Public Health Minister Jane Ellison MP has welcomed London’s first Homeless Hospital Discharge Network after visiting a St Mungo’s hostel which will help homeless people with hospital aftercare.
The Minister visited St Mungo’s Pagnell Street hostel in Lewisham, to see first hand the service that will start later this spring. She met some of the staff from St Mungo’s and Homeless Healthcare who will provide the aftercare and also Wayne, a client who now volunteers at the hostel but who was previously homeless himself and needed various hospital treatments.
Research by St Mungo’s and Homeless Link found that only a third of homeless people in hospital had help with their homelessness. Many were discharged straight onto the streets without their housing or underlying health problems addressed. This often resulted in worsening health and readmission to hospital.
The London Homeless Hospital Discharge Network was given £3.6million funding from the Department of Health as part of a £10 million national boost for hospital aftercare for homeless people. It will provide an initial 24 beds, then up to 40, across London, in existing St Mungo’s hostels in Camden, Westminster, Hackney and Lewisham. A team of nurses and psychologists will work alongside health and housing support workers to help the person move on as their treatment comes to a close.
This could be days or up to 12 weeks depending on the physical and mental health needs of the person. By addressing health problems in the community the Hospital Network aims to prevent readmission to hospital and A&E attendance. Clients will typically be referred from hospitals and after a stay in the Hospital Discharge Network may move on to supported housing or independent accommodation.
Minister Jane Ellison said: Jane Ellison, Public Health Minister said:“It is always so exciting to meet the staff on the ground who will be delivering the work the Department funds and to see the policy being brought to life. his excellent new facility at St Mungo’s will give us a good understanding of how best to stop the revolving door for homeless people and make sure they don’t leave hospital without proper care plans in place.”

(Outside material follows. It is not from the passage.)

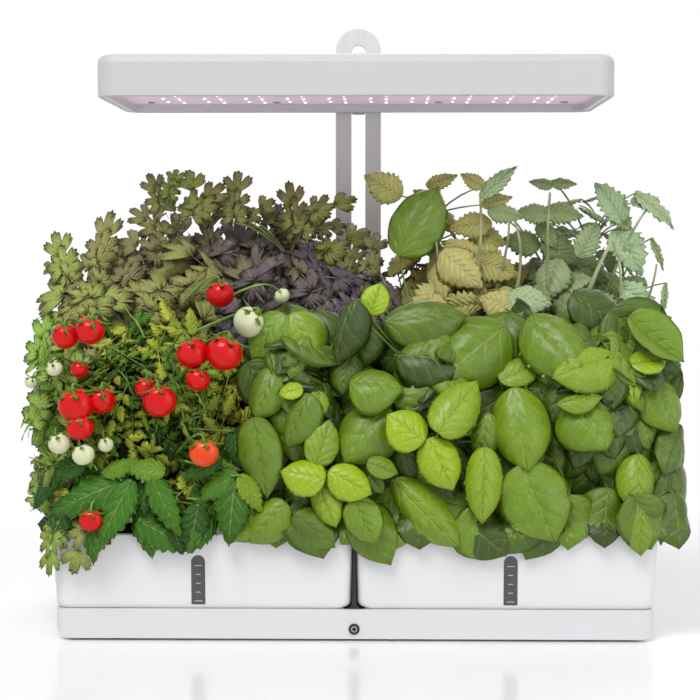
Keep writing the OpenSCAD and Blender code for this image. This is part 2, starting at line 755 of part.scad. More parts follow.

Charles Fraser, St Mungo’s Chief Executive, said: “We need to ensure that homeless people can have access to the care they need. We want to improve health outcomes significantly for homeless people but we also anticipate better use of health services which will potentially reduce costs. We welcome the Minister and the Government’s commitment to this and hope it will lead to long-term support of this kind right across the country.”